Sounds erupt from inside the steely capsules. She had become accustomed to the coughs, the wheezing, the snorts and farts but hears a woman crying and this, she knows, she will never get used to. She mops harder, tries to drown the sound out with the scraping of the metal now worn through the dirtied fibers of the mop on the hallway tiles. She can hear it still, remembers when she was just a girl and had traveled up from Akitakata near Hiroshima after her mother had died of cancer and her father was in need of hospitalization. Her plan had been to come to Tokyo, find a job and send money back to her father’s brother who would give her father the necessary care to ease the pain of his prostate cancer. She had planned to do this within the month but things hadn’t gone according to plan. That month had turned into six and she barely had enough to buy food and shelter for herself, let alone send money back to her father. She had found the Green Plaza, had been able to rent one of the capsules for cheap if she worked there, and soon after quit her job selling clothing at a run-down department store to mop the halls clean of transient decay. It was a few months later that she received a letter informing her that her father had passed away. It was then that she had cried within the capsule, heard the reverberations of her pain along plastic corridors and cement partitions.

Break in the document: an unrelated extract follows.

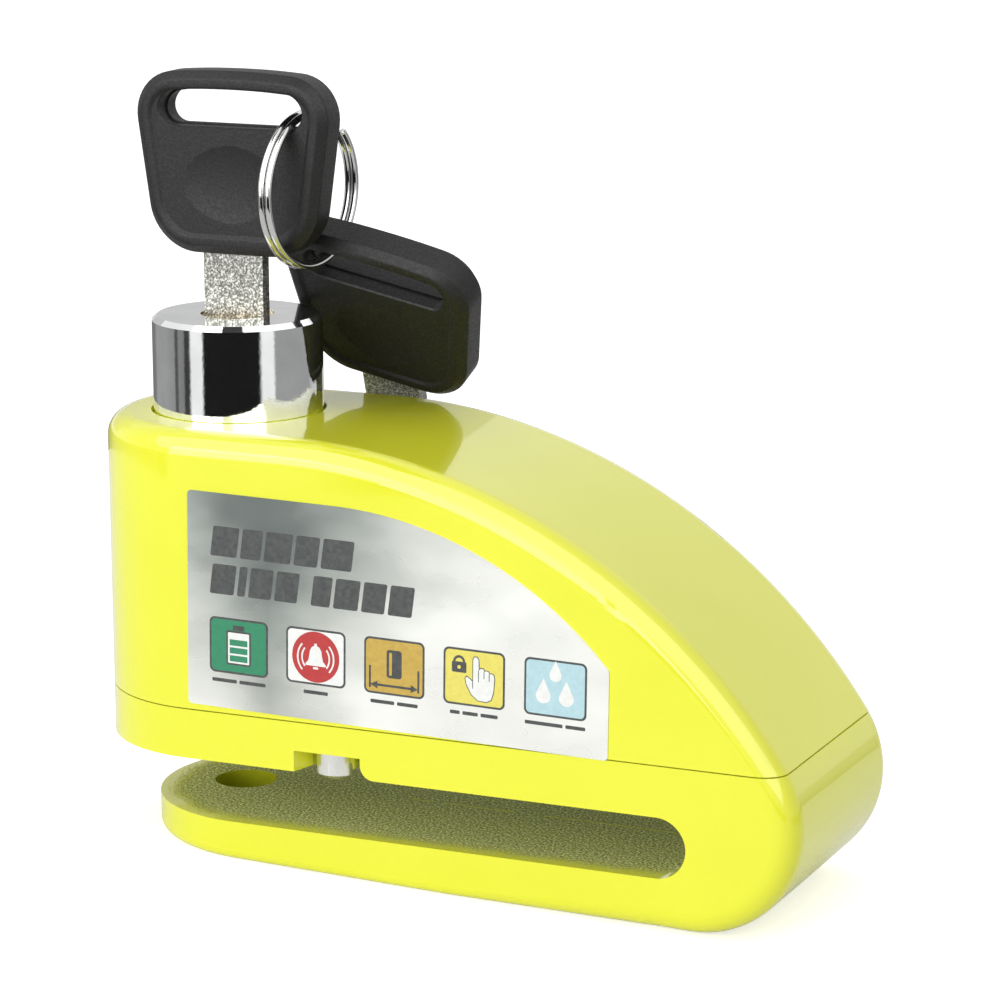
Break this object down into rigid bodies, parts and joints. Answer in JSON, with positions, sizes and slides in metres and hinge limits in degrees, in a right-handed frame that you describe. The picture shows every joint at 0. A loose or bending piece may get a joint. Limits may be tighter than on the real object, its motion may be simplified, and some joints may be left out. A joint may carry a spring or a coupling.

Kotoyo continues her daily routine, finishes mopping the corners of the hallways and pulls out the disinfectant spray. She walks calmly down the hallway, her rubber sneakers squeaking on the newly polished floors, reaches the communal sinks and with a sweeping left to right movement, coats the sinks with an even coat of cleanliness. She hears the bacteria whimpering, imagines them writhing with pain and she smiles faintly. This is the favorite moment of her job.

She thinks of the time that has passed, the different inhabitants that have marked the years. She has traversed the social standings of servant to caretaker, from the lowly worker under the careful watch of the wealthy business elite to the nice old lady that cleans people’s sheets to the tourists and long-term renters. She has become many things to many people and in so doing, has largely lost what it means to be anything to herself.

Toilet brush in hand now, she begins to scrub away the feces of yesterday hoping to attain once again that pristine, white ceramic bowl that brings her comfort, lathers her with ease. “One day soon,” she thinks to herself, “I will go home.”